Le projet d’unité de l’Afrique et de sa diaspora éventré…
Deux idéologies s’opposent lors de la création de l’OUA. Kwame Nkrumah, plaide en faveur d’un fédéralisme continental, d’une Union des États africains, d’un corps diplomatique continental, d’un ministère de la Défense et d’un marché commun. Il est farouchement combattu par ses pairs qui défendent à corps et à cri leur souveraineté. Mis en minorité, sa vision sera finalement battue en brèche.
L’OUA est finalement créée avec pour ambition, de soustraire les peuples africains du joug coloniale pour leur permettre de déterminer leur destin et de réaliser leurs propres aspirations. Une mission complexe, car en effet, elle hérite d’un espace dont les frontières ont été délimitées par les puissances colonisatrices au mépris des réalités sociales, culturelles et d’organisation du pouvoir politique des différents peuples africains.

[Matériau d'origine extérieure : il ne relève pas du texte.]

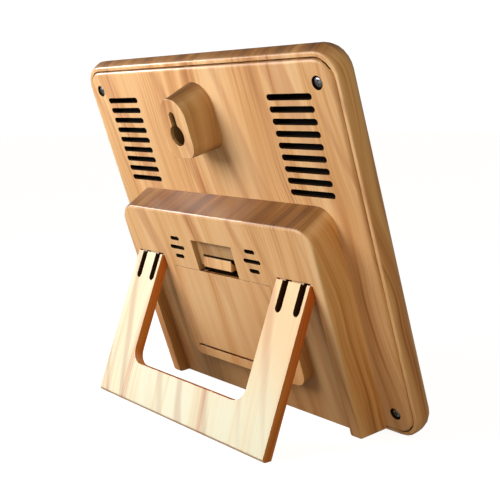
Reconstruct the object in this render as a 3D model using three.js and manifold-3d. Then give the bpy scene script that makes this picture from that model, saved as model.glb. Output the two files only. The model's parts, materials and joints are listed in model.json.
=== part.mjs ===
// A square desk and wall display seen by its back: a wood-grain plastic slab that leans on a
// U-shaped kickstand, with a raised battery block, a keyhole boss and two banks of vent slots.
// Millimetres, +Z up.  The screen faces -Y and the kickstand stands towards +Y.
//
// Everything is drawn in the panel's own frame: X across, Y out of the rear cover (Y = 0 is the
// cover's flat face), Z up along the panel from its centre.  The whole panel then leans back.
import * as THREE from 'three';
import { mergeVertices } from 'three/addons/utils/BufferGeometryUtils.js';
import Module from 'manifold-3d';

const wasm = await Module();
wasm.setup();

// ---------------------------------------------------------------- driving dimensions
const lean = THREE.MathUtils.degToRad(19.2);        // panel off the vertical when it stands
const standOpen = THREE.MathUtils.degToRad(39.6);   // kickstand out of its recess when it stands

const shell = {
  halfX: 103.2, low: -97.5, high: 99.4, corner: 13.5,   // outside of the front shell
  front: -15.2, rear: -1.2,                         // bezel face and rear rim
  frontRound: 8.5, sideTaper: 1.3, taperDepth: 5.3, // sides draw in towards the rim
  topTaper: 1.5, lowTaper: -0.4,                    // and the top and bottom by this much more
  wall: 2.6, innerRound: 5, ledge: 1.5,
};
const cover = { halfX: 99.8, halfZ: 94.6, corner: 10.5, round: 2, wall: 2.2 };
const fitGap = 0.32;                                // shadow gap between cover and shell

const block = {                                     // raised block for batteries and kickstand
  halfX: 81, top: 25.3, bottom: -96, corner: 11, lowCorner: 1.6,   // outline on the cover's face
  faceHalfX: 80.5, faceTop: 20.6, faceBottom: -91.7,
  face: 17, round: 1.4, wall: 2,
};
const recess = {                                    // U-shaped hollow for the kickstand
  floor: 10.7, top: -7, legX: 73.4, islandX: 48.6,
  islandBottom: -70.8, islandCorner: 8, skin: 1.8,
};

const hinge = { y: 13.5, z: -7.4, pinRadius: 1.1, pinReach: 2.6 };   // kickstand pivot
const stand = {                                     // stowed, measured from the pivot
  halfX: 73, innerX: 49.1, outer: 3.5, inner: -2.3,
  shoulder: -2.5, ear: 1.5, knuckle: 1.9,
  length: 83.9, crossbar: 21.7, innerCorner: 8, footBevel: 1.2,
};
const standSlot = { width: 4.4, depth: 15.8, offsets: [6.9, 19.7] };   // two slots per arm

const vent = { x: 69.7, top: 78, pitch: 5.83, count: 9, length: 30, height: 3.1 };
const smallSlot = { x: 32.2, z: -0.8, pitch: 5.4, long: 13.2, short: 8, height: 2.3 };

const boss = {                                      // keyhole boss: base outline, then face outline
  halfX: 12.8, halfZ: 17.5, z: 69.3, lowCorner: 7.5,
  faceHalfX: 11, faceHalfZ: 15.5, faceZ: 68.1, wall: 2,
};
const keyhole = { z: 64.5, radius: 5.4, slot: 4.4, top: 76.8 };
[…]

Très vite, l’OUA fait face à de nombreux conflits frontaliers qu’elle est appelée à résoudre. Le premier éclate en octobre 1963 et oppose le Maroc à l’Algérie. Rabat revendique sa propriété sur une partie du Sahara. Un an plus tard, des conflits analogues éclatent entre la Somalie et l’Ethiopie d’une part, et entre la Somalie et le Kenya d’autre part. La multiplication des conflits liés à la contestation des frontières héritées de la colonisation va conduire l’OUA à adopter une règle juridique consacrant la reconnaissance des frontières héritées de la colonisation. Cette règle a été adoptée par une déclaration de la Conférence des Chefs d’Etat et de gouvernement tenue au Caire en date du 31 juillet 1964.

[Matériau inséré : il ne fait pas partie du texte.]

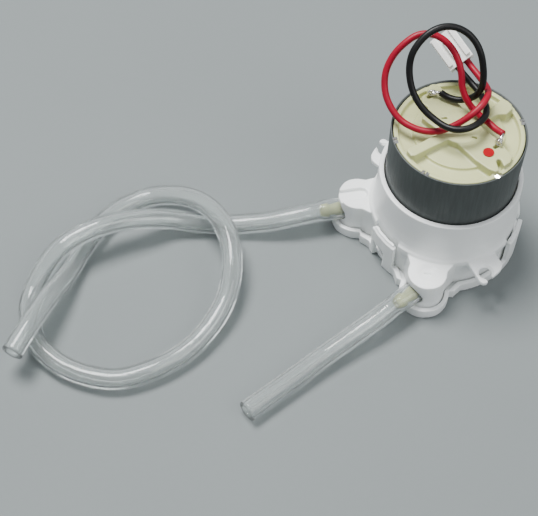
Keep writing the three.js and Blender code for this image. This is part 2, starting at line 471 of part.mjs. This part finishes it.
// Two-pin nylon plug held up by its wires: local +X is the mating end, the wires enter at -X.
const PLUG_AT = new THREE.Vector3(-12.57, 9.98, 44.6);
const PLUG_AIM = new THREE.Vector3(-0.929, -0.065, 0.365).normalize();
const PLUG_FACE = new THREE.Vector3(0.475, -0.506, 0.72), PLUG_LENGTH = 8.4, PIN_OFFSET = 1.25;

function plugFrame() {
  const z = PLUG_FACE.clone().addScaledVector(PLUG_AIM, -PLUG_FACE.dot(PLUG_AIM)).normalize();
  const y = new THREE.Vector3().crossVectors(z, PLUG_AIM);
  return new THREE.Matrix4().makeBasis(PLUG_AIM, y, z).setPosition(PLUG_AT);
}
const inPlug = (s) => s.transform(plugFrame().toArray());

function plug() {
  let s = block(0, PLUG_LENGTH, -3.2, 3.2, -2.1, 2.1);
  s = s.subtract(block(3.2, PLUG_LENGTH + 1, -2.7, 2.7, -1.6, 1.6));
  for (const y of [-PIN_OFFSET, PIN_OFFSET]) s = s.subtract(block(-1, 4, y - 1.02, y + 1.02, -1.02, 1.02));
  for (const y of [-2.4, 2.4]) s = s.add(block(0.8, PLUG_LENGTH, y - 0.55, y + 0.55, 2.0, 2.7));
  return inPlug(s.add(block(2.0, 6.6, -0.9, 0.9, 2.0, 2.9)));
}
place("connector_housing", plug(), NYLON);
[-PIN_OFFSET, PIN_OFFSET].forEach((y, i) => {
  const crimp = block(1.35, 3.2, y - 0.75, y + 0.75, -0.75, 0.75);
  const pin = crimp.add(block(3.0, 7.2, y - 0.32, y + 0.32, -0.32, 0.32));
  place(`crimp_contact_${i + 1}`, inPlug(pin), TIN);
});

export default pump;
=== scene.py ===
import json
import math

import bmesh
import bpy
from mathutils import Matrix, Vector


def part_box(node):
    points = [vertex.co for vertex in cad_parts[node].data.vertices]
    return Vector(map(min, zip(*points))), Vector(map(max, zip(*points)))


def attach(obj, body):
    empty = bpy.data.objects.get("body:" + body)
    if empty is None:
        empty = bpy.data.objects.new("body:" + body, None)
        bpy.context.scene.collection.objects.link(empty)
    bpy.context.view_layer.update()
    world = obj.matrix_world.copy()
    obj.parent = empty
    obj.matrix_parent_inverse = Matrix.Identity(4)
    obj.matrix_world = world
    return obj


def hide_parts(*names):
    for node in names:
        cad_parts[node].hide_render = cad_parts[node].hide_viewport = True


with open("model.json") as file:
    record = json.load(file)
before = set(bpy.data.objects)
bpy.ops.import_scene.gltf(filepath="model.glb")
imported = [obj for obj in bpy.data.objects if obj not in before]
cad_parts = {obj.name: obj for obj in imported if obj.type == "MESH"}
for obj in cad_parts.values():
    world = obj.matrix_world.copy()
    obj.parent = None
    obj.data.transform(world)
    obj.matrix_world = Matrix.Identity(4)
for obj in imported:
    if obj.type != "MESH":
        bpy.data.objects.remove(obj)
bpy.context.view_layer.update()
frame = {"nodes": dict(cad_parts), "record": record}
nodes = frame["nodes"]
MM = 0.001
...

Plutôt que d’ouvrir les frontières pour faciliter l’intégration entre les peuples et faciliter les échanges, les pays membres vont se replier sur eux et ériger des barrières au plus grand bonheur des puissances colonisatrices. Au final, l’OUA restera jusqu’à sa disparition le 09 juillet 2002, une organisation intergouvernementale qui ne parvint pas unir les peuples d’Afrique et de sa diaspora, mais qui surtout n’a pas vraiment réussi à débarrasser les Etats africains du joug des anciennes puissances colonisatrices.
L’armée pour libérer le continent ?
L’actualité récente dans de nombreux pays du sahel (Mali, Burkina Faso et Niger) en dit long sur la volonté des peuples africains à rompre avec les anciennes puissances colonisatrices. Dans les trois pays susmentionnés, le pouvoir est entre les mains des militaires arrivés à la magistrature suprême après des coups d’états.
Au Mali, le Colonel Assimi Goïta, président de la transition après avoir démis le président élu Ibrahim Boubacar Keïta le 18 août 2020 promet de « mettre tout en œuvre pour la réalisation de l’unité africaine ». Même discours au Burkina Faso, où le Capitaine Ibrahim Traoré, arrivé au pouvoir le 30 septembre 2022 promet de lutter pour une « indépendance totale » du pays des hommes intègre. Pour lui, le Burkina est encore sous le joug du colon français. « Notre indépendance n’est pas acquise parce que nos terres sont occupées » a-t-il déclaré. Au Niger, depuis le coup d’Etat perpétré par le Colonel Ibroh Amadou le 26 juillet 2023, les manifestations appelant la France à quitter le pays se multiplient. Pour le président de la transition, « le combat ne s’arrêtera que le jour où il n’y aura plus aucun militaire français au Niger ».
La solution pour libérer l’Afrique du joug coloniale passera-t-elle par la force militaire ? La question se pose aujourd’hui avec acuité.